Engle never got 200 plate appearances in a season again after being a 27-year-old All-Star and played a grand total of just 269 career games after the selection, hitting .229 with 10 homers. He was the Twins' lone All-Star on an 81-81 team despite Viola and Hrbek having standout seasons as 24-year-olds and no fewer than a half-dozen other players being far more deserving by the end of the season.


Ken Landreaux, 1980: Landreaux, like Engle, was acquired from the Angels in the Carew trade. And, like Engle, he was the lone All-Star on a mediocre Twins team in 1980 that featured several stronger performances. Landreaux was actually much better for the Twins the previous season, hitting .305/.347/.450 in 151 games as their primary center fielder. He nearly duplicated those numbers in the first half of 1980 to get the All-Star spot, but then dropped off in the second half.

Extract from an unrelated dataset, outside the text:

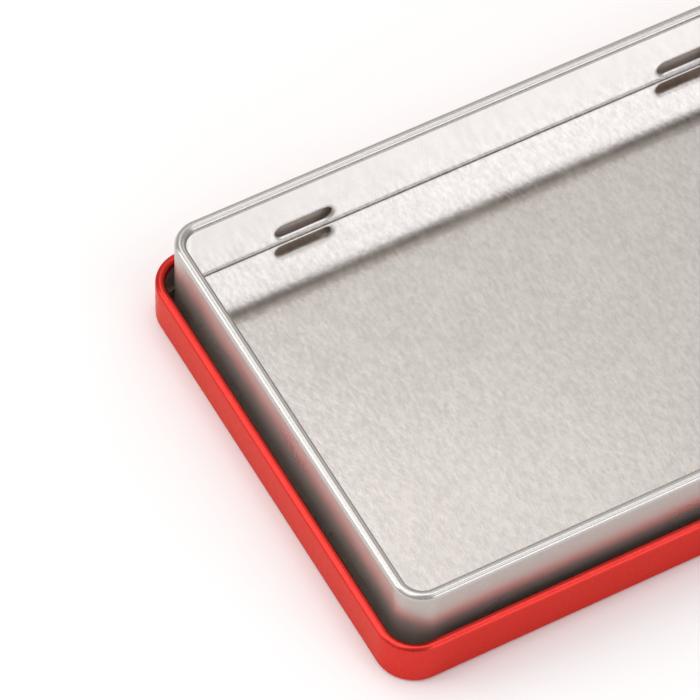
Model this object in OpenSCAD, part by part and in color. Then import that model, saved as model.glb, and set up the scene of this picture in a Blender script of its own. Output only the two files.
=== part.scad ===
// Card game tin: an open tinplate tray standing in its own upturned, lacquered lid.
// The tray is the box, with two hinge slots low in its back wall. The lid's two hinge
// tongues stand up along its back edge. Millimetres, +Z up, and +Y is the hinge side.
// The origin is on the table, under the middle of the lid.

/* [Sheet] */
// Thickness of the tinplate
sheet = 0.3; // [0.2:0.05:0.4]

/* [Tray] */
// Length of the tray over its walls
tray_length = 139.2; // [120:0.1:200]
// Depth of the tray over its walls, front to back
tray_depth = 92; // [80:1:120]
// Height of the tray from its foot to the top of its rim
tray_height = 20.7; // [19:0.1:25]
// Outer radius of the tray's upright corners
tray_corner = 5.8; // [4.5:0.1:9]
// Diameter of the tray's rolled rim
rim_roll = 2.15; // [1.6:0.05:2.6]
// Height of the floor's upper side above the tray's foot
floor_rise = 2.1; // [1.8:0.1:3]
// Radius of the bend where the floor turns down beside the wall
floor_bend = 0.45; // [0.4:0.05:0.6]
// Height of the hem that grips the floor's flange, inside the foot
hem_height = 1.4; // [0.9:0.1:1.5]

/* [Hinge] */
// Length of a hinge slot in the tray's back wall
slot_length = 11.8; // [8:0.1:16]
// Height of a hinge slot, which is also the width of its round ends
slot_height = 3.4; // [2.4:0.1:4.2]
// Height of a slot's lower edge above the floor
slot_rise = 1.3; // [0.8:0.1:2.5]
// Distance from the tray's end to the middle of the slot near it
slot_inset = 29; // [20:1:36]
// Play of a tongue in its slot, on each side
tongue_play = 1.1; // [0.5:0.1:2]
// Diameter of the rolled end of a tongue
tongue_roll = 1.5; // [1.2:0.1:1.6]
// Width of the cut in the lid's rolled edge on each side of a tongue
tongue_relief = 1.2; // [0.8:0.1:2]

/* [Lid] */
// Height of the lid from its top plate to its rolled edge
lid_height = 10.2; // [8:0.1:13]
// Outer radius of the lid's upright corners
lid_corner = 7.4; // [6.5:0.1:10]
// Outer radius of the bend between the lid's top plate and its side
lid_bend = 0.9; // [0.6:0.1:1.6]
// Diameter of the lid's rolled edge
lid_roll = 1.9; // [1.5:0.05:2.2]
// Gap between the lid's rolled edge and the tray's front or back, with the lid in the middle
side_play = 0.65; // [0.5:0.05:1.5]
// Gap between the lid's rolled edge and each end of the tray, with the lid in the middle
end_play = 0.9; // [0.5:0.05:1.5]

/* [Rest] */
// Gap left at the back between the lid's rolled edge and the tray standing in it
back_gap = 0.13; // [0.05:0.01:0.5]
// Gap left at the right between the lid's rolled edge and the tray standing in it
right_gap = 0.12; // [0.05:0.01:0.5]

/* [Colours] */
// Bare tinplate of the tray's walls, rim and hem
tin_colour = "#cfc9c3"; // color
// Brighter tinplate of the tray's floor
floor_colour = "#dbd5cf"; // color
// Red metallic lacquer of the lid
lacquer_colour = "#d2342a"; // color

/* [Hidden] */
$fn = 96;

// The lid goes round the tray with its rolled edge and its play on each side
lid_length = tray_length + 2 * (lid_roll + end_play);
lid_depth = tray_depth + 2 * (lid_roll + side_play);
lid_edge_z = lid_height - lid_roll / 2;

// The tray stands on the lid's plate, pushed towards the lid's back and right
tray_x = end_play - right_gap;
tray_y = side_play - back_gap;
rim_z = tray_height - rim_roll / 2;

// Both slots have the same height and lie alike about the middle
slot_z = floor_rise + slot_rise + slot_height / 2;
slot_x = tray_length / 2 - slot_inset;

// A tongue's rolled end comes level with its slot once the lid is turned over and closed
tongue_width = slot_length - 2 * tongue_play;
tongue_end_z = tray_height + sheet - slot_z;
tongue_y = lid_depth / 2;
relief_width = tongue_width + 2 * tongue_relief;

// The opening of a roll faces down and out, from the wall round to this angle
roll_gap = 70;

// A flat rectangle with round corners, made of true arcs
module round_rectangle(length, depth, corner) {
    square([length - 2 * corner, depth], center = true);
    square([length, depth - 2 * corner], center = true);
    for (x = [-1, 1], y = [-1, 1])
        translate([x * (length / 2 - corner), y * (depth / 2 - corner)])
            circle(corner);
}

// Carries a section round a rounded rectangle. In the section, x is 0 on the outer
// face and grows outward, and y is the height.
module carried_round(length, depth, corner) {
    for (turn = [0:3]) {
        run = turn % 2 == 0 ? depth : length;
        reach = turn % 2 == 0 ? length : depth;
        rotate(90 * turn) {
            translate([reach / 2 - corner, run / 2 - corner, 0])
                rotate_extrude(angle = 90)
                    translate([corner, 0])
                        children();
            translate([reach / 2, run / 2 - corner, 0])
                rotate([90, 0, 0])
                    linear_extrude(run - 2 * corner)
                        children();
        }
    }
}

// The section of a roll: a tube of sheet, open towards the wall that it grows out of
module roll_section(diameter) {
    reach = diameter;
    translate([-diameter / 2, 0])
        difference() {
            circle(d = diameter);
            circle(d = diameter - 2 * sheet);
            polygon([[0, 0], [reach, 0], [reach, -reach], [reach * cos(roll_gap), -reach * sin(roll_gap)]]);
        }
}

// Lid, drawn from one sheet: the top plate lies on the table and the side stands up
module lid_shell() {
    color(lacquer_colour) {
        linear_extrude(sheet)
            round_rectangle(lid_length - 2 * lid_bend, lid_depth - 2 * lid_bend, lid_corner - lid_bend);
        carried_round(lid_length, lid_depth, lid_corner) {
            translate([-sheet, lid_bend])
                square([sheet, lid_edge_z - lid_bend]);
            intersection() {
                translate([-lid_bend, lid_bend])
                    difference() {
                        circle(lid_bend);
                        circle(lid_bend - sheet);
                    }
                translate([-lid_bend, 0])
                    square(lid_bend);
            }
        }
    }
}

// The lid's edge, rolled inward. It is cut away where the hinge tongues rise.
module lid_rolled_edge() {
    color(lacquer_colour)
        difference() {
            translate([0, 0, lid_edge_z])
                carried_round(lid_length, lid_depth, lid_corner)
                    roll_section(lid_roll);
            for (side = [-1, 1])
                translate([side * slot_x + tray_x - relief_width / 2, tongue_y - 2 * lid_roll, 0])
                    cube([relief_width, 3 * lid_roll, lid_height + lid_roll]);
        }
}

// A hinge tongue: a strip of the lid's side that goes on past the edge and ends in a
// small roll, as it is before it is closed round the edge of its slot
module hinge_tongue() {
    color(lacquer_colour)
        translate([-tongue_width / 2, tongue_y, 0])
            rotate([90, 0, 90])
                linear_extrude(tongue_width) {
                    translate([-sheet, lid_edge_z])
                        square([sheet, tongue_end_z - lid_edge_z]);
                    translate([0, tongue_end_z])
                        roll_section(tongue_roll);
                }
}

module hinge_tongue_left() {
    translate([tray_x - slot_x, 0, 0])
        hinge_tongue();
}

module hinge_tongue_right() {
    translate([tray_x + slot_x, 0, 0])
        hinge_tongue();
}

// Puts a piece of the tray where the tray stands in the lid
module tray_place() {
    translate([tray_x, tray_y, sheet])
        children();
}

// A slot with round ends, through the back wall
module hinge_slot() {
    straight = slot_length - slot_height;
    depth = 3 * sheet;
    translate([0, tray_depth / 2 + sheet, slot_z])
        rotate([90, 0, 0]) {
            translate([-straight / 2, -slot_height / 2, 0])
                cube([straight, slot_height, depth]);
            for (side = [-1, 1])
                translate([side * straight / 2, 0, 0])
                    cylinder(h = depth, d = slot_height);
        }
}

// The upright wall, one band all round, from the hem to the rim
module tray_wall() {
    color(tin_colour)
        tray_place()
            difference() {
                translate([0, 0, sheet])
                    linear_extrude(rim_z - sheet)
                        difference() {
                            round_rectangle(tray_length, tray_depth, tray_corner);
                            round_rectangle(tray_length - 2 * sheet, tray_depth - 2 * sheet, tray_corner - sheet);
                        }
                for (side = [-1, 1])
                    translate([side * slot_x, 0, 0])
                        hinge_slot();
            }
}

// The wall's upper edge, rolled inward
module tray_rolled_rim() {
    color(tin_colour)
        tray_place()
            translate([0, 0, rim_z])
                carried_round(tray_length, tray_depth, tray_corner)
                    roll_section(rim_roll);
}

// The floor: a flat panel whose edge bends down inside the wall as a flange
module tray_floor() {
    inset = sheet + floor_bend;
    color(floor_colour)
        tray_place() {
            translate([0, 0, floor_rise - sheet])
                linear_extrude(sheet)
                    round_rectangle(tray_length - 2 * inset, tray_depth - 2 * inset, tray_corner - inset);
            carried_round(tray_length, tray_depth, tray_corner) {
                translate([-2 * sheet, sheet])
                    square([sheet, floor_rise - floor_bend - sheet]);
                intersection() {
                    translate([-inset, floor_rise - floor_bend])
                        difference() {
                            circle(floor_bend);
                            circle(floor_bend - sheet);
                        }
                    translate([-inset, floor_rise - floor_bend])
                        square(floor_bend);
                }
            }
        }
}

// The foot: the wall's lower edge folded in and up, round the floor's flange
module tray_bottom_hem() {
    color(tin_colour)
        tray_place()
            carried_round(tray_length, tray_depth, tray_corner) {
                translate([-3 * sheet, 0])
                    square([3 * sheet, sheet]);
                translate([-3 * sheet, 0])
                    square([sheet, hem_height]);
            }
}

lid_shell();
lid_rolled_edge();
hinge_tongue_left();
hinge_tongue_right();
tray_wall();
tray_rolled_rim();
tray_floor();
tray_bottom_hem();
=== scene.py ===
from math import cos, hypot, pi, radians, sin

import bmesh
import bpy
import numpy as np
from mathutils import Matrix, Vector


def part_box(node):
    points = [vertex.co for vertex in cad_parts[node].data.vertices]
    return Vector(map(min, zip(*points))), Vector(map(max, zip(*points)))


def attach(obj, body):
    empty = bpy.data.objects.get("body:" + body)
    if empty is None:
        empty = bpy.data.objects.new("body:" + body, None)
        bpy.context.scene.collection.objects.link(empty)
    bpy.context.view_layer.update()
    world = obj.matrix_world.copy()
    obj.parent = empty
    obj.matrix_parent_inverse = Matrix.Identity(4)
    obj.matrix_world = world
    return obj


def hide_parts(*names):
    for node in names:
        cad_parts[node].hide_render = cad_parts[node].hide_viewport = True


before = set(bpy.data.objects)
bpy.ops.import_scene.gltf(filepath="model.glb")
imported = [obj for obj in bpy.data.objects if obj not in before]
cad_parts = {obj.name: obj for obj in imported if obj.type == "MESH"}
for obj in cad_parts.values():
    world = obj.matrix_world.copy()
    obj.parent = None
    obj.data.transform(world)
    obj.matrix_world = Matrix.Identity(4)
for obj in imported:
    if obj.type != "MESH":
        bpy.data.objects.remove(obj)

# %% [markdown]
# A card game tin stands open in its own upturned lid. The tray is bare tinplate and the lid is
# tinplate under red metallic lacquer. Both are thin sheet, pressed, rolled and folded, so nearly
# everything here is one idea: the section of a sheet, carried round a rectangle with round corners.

MM = 0.001
TINY = 1e-6
print("lengths below are in millimetres; Blender's own unit is the metre, so 1 mm is", MM)


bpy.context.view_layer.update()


# %% Colours
def hex_to_linear(code):
    """The linear colour of an sRGB hex value such as "#d2342a"."""
    parts = [int(code[i:i + 2], 16) / 255 for i in (1, 3, 5)]
    return [p / 12.92 if p <= 0.04045 else ((p + 0.055) / 1.055) ** 2.4 for p in parts]


print("half gray, #808080, in linear light:", round(hex_to_linear("#808080")[0], 3))

# %% [markdown]
# Whatever the frame can tell, such as how long the tray is and where it stands, is read from the
# frame, so that every piece lands on its solid. What it can't tell is given as a size, each where
# it is first needed: here the corners and the rolled edges.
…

Landreaux wasn't bad in 1980, he just wasn't anywhere close to All-Star caliber. He finished at .281/.334/.417 with seven homers in 129 games split between center field and left field, grading out very poorly in modern defensive metrics. There were 47 outfielders to play at least 100 games in the AL and Landreaux ranked 22nd in batting average, 29th in OBP, 23rd in slugging, and 28th in OPS. That offseason the Twins traded him to the Dodgers for Mickey Hatcher.